→ Task objective: Using the listing below, give the number of lines where "pose" appears, and nothing else.

→ Supplied data:
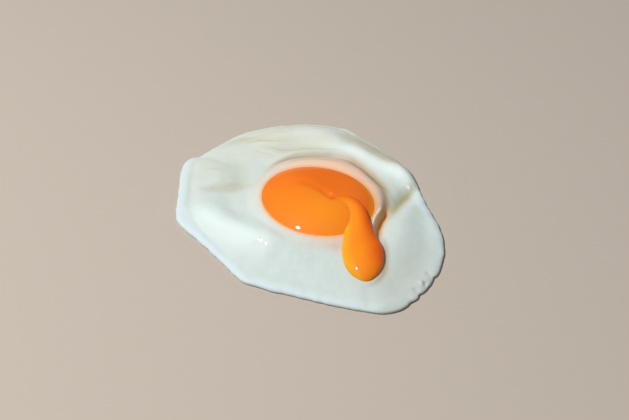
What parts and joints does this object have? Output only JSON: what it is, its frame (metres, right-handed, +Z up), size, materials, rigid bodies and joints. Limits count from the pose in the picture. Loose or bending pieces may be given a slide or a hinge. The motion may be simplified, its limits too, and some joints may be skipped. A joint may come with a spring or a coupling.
{
  "type": "fried egg",
  "caption": "Sunny-side-up fried egg: a folded white around a low domed yolk that has broken, with a run of yolk lying over the white. It lies on its flat underside.",
  "frame": {"origin": "middle of the white's outline, at the height of its flat underside", "axes": "+Z up from the underside; +Y the egg's longest way, towards the broad back fold; +X towards the rounded right side"},
  "size_m": [0.1046, 0.1142, 0.0135],
  "materials": {
    "egg_white": "wet, set egg white, smooth and slightly translucent",
    "yolk": "wet yolk in its skin, smooth",
    "yolk_run": "liquid yolk, glossy"
  },
  "bodies": {
    "root": {"white": "egg_white", "yolk": "yolk", "yolk_run": "yolk_run"}
  },
  "joints": []
}
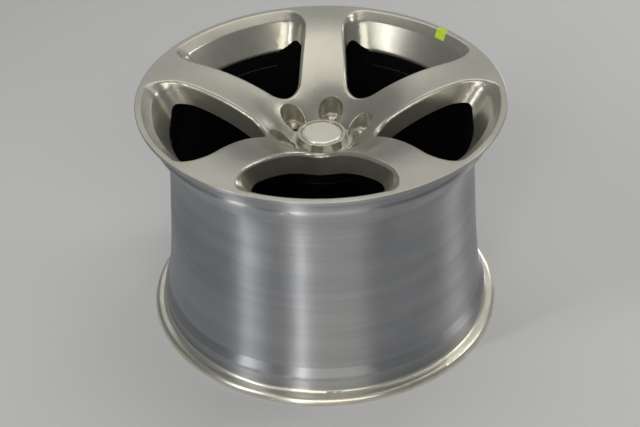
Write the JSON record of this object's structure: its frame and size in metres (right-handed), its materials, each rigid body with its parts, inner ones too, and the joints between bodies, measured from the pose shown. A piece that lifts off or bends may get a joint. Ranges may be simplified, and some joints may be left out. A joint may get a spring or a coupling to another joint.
{
  "type": "car wheel",
  "caption": "One-piece alloy road wheel with broad spokes, deep lug pockets, drop-centre barrel and small snap-in centre cap.",
  "frame": {"origin": "centre of the inboard flange face, which the wheel stands on", "axes": "+Z along the wheel's axis towards the outboard face; one spoke points along +Y"},
  "size_m": [0.5176, 0.5174, 0.3489],
  "materials": {
    "wheel_alloy": "champagne satin paint on the face, bare turned barrel",
    "cap_plastic": "champagne satin paint",
    "spring_wire": "bright wire",
    "sticker_film": "satin film"
  },
  "bodies": {
    "root": {"wheel": "wheel_alloy", "centre_cap": "cap_plastic", "cap_spring_ring": "spring_wire", "sticker": "sticker_film"}
  },
  "joints": []
}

→ Solution for this task: 2